▸ **Recorded data**:
────
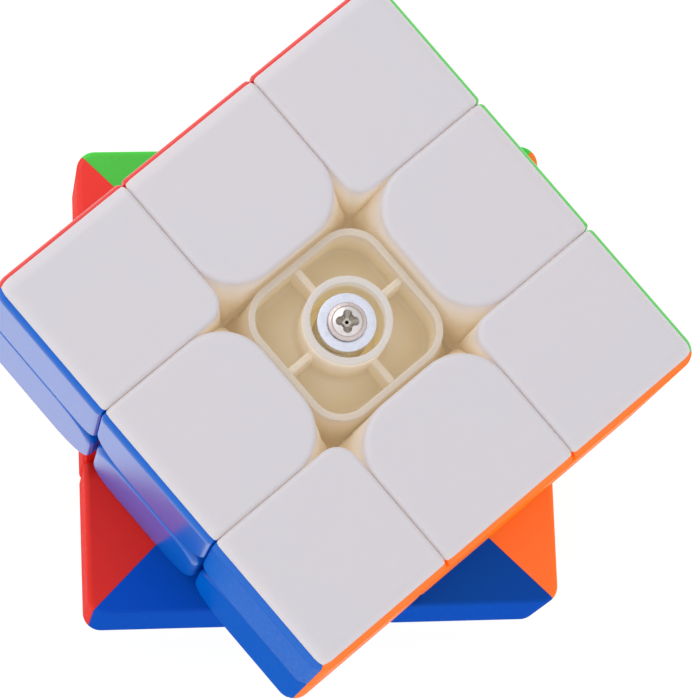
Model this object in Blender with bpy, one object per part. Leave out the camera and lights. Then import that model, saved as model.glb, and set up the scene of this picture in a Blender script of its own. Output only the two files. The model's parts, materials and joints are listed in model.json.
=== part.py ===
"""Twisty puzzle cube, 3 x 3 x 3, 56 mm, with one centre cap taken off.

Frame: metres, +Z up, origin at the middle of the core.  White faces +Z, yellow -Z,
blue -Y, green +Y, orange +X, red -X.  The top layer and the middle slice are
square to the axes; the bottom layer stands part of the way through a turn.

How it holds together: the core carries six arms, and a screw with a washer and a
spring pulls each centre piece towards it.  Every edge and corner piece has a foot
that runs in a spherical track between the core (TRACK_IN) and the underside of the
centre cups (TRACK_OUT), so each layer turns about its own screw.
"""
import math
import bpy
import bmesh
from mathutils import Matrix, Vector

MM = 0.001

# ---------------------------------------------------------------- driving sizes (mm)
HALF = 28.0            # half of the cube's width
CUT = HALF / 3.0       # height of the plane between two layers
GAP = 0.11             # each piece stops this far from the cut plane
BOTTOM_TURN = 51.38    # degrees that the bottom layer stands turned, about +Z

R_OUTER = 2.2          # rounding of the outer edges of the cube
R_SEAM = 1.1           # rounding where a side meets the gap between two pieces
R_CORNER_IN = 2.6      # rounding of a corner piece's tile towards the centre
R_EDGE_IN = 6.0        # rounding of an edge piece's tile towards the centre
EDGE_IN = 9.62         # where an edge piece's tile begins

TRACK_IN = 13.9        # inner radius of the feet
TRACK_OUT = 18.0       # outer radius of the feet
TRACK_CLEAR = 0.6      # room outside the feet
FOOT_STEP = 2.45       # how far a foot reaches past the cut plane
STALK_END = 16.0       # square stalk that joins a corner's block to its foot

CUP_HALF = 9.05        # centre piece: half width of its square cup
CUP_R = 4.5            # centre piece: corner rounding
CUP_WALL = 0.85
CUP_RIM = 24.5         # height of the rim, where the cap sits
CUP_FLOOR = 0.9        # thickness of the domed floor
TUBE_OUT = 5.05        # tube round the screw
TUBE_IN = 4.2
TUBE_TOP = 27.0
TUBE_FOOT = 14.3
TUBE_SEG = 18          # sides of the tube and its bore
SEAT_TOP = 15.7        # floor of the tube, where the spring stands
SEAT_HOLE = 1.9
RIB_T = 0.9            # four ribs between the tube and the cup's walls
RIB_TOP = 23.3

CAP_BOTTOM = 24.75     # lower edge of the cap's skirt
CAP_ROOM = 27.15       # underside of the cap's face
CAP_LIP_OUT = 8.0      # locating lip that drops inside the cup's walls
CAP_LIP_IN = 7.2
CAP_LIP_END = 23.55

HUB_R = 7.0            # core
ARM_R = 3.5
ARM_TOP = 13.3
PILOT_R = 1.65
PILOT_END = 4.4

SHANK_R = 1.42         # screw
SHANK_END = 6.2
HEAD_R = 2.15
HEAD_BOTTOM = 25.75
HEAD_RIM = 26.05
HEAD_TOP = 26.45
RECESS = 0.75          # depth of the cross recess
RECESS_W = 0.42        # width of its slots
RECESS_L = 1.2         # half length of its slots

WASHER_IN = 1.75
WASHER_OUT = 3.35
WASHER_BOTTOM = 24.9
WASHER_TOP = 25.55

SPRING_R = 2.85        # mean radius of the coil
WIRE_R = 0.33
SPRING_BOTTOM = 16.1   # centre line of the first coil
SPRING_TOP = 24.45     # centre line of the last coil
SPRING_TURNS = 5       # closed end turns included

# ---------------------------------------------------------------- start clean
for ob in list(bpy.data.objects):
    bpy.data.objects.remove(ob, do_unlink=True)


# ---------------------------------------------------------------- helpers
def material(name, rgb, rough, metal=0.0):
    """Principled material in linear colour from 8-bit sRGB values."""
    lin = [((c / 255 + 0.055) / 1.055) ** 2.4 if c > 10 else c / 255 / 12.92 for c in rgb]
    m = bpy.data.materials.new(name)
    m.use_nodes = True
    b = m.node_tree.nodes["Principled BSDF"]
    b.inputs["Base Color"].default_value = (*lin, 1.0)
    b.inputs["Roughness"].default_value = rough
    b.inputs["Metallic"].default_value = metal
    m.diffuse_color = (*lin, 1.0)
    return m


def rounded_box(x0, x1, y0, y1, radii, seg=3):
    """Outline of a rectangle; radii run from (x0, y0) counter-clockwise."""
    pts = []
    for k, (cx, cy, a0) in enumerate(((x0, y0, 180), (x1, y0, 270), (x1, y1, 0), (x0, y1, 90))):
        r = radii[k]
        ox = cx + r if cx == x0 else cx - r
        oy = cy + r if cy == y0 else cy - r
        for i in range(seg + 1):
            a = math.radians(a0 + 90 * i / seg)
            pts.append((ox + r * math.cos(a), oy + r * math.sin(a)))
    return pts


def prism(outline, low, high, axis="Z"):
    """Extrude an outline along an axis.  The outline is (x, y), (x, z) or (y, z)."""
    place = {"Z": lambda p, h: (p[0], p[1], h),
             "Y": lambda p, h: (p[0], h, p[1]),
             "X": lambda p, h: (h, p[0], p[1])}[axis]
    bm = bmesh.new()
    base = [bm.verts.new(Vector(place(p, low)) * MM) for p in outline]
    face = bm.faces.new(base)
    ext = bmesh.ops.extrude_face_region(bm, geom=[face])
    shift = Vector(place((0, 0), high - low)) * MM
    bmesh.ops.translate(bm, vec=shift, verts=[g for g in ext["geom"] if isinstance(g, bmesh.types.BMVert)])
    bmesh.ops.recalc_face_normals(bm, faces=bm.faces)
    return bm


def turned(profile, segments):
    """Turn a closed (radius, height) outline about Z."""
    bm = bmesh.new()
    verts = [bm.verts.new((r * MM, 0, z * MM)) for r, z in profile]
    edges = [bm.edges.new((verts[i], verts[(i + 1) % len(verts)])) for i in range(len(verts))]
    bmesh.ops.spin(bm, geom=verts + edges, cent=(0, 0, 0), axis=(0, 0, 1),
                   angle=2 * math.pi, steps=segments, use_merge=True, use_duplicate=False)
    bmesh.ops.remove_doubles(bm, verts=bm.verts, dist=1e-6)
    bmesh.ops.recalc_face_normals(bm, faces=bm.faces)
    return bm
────
▸ **Problem to work on**:
Write out the listing's lines exactly, from its first line through the line that contains "cap taken off.", and stop there.

▸ **Exercise solution**:
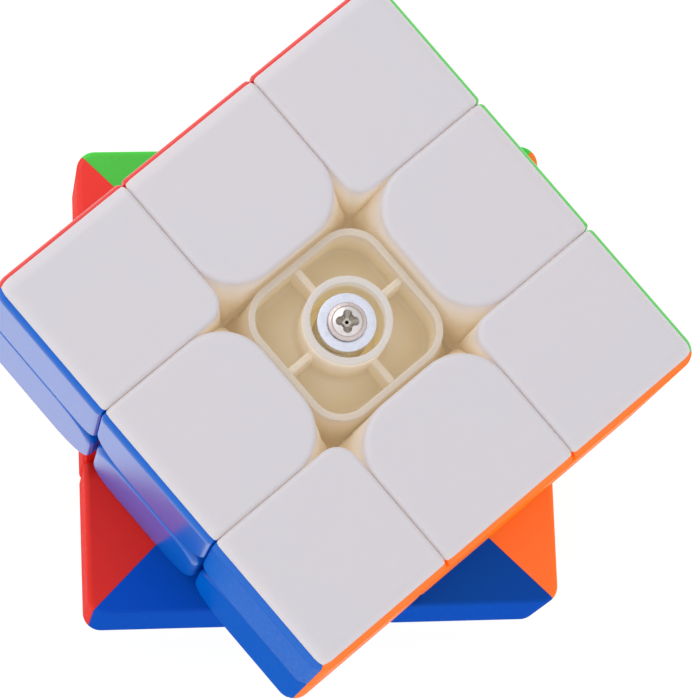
Model this object in Blender with bpy, one object per part. Leave out the camera and lights. Then import that model, saved as model.glb, and set up the scene of this picture in a Blender script of its own. Output only the two files. The model's parts, materials and joints are listed in model.json.
=== part.py ===
"""Twisty puzzle cube, 3 x 3 x 3, 56 mm, with one centre cap taken off.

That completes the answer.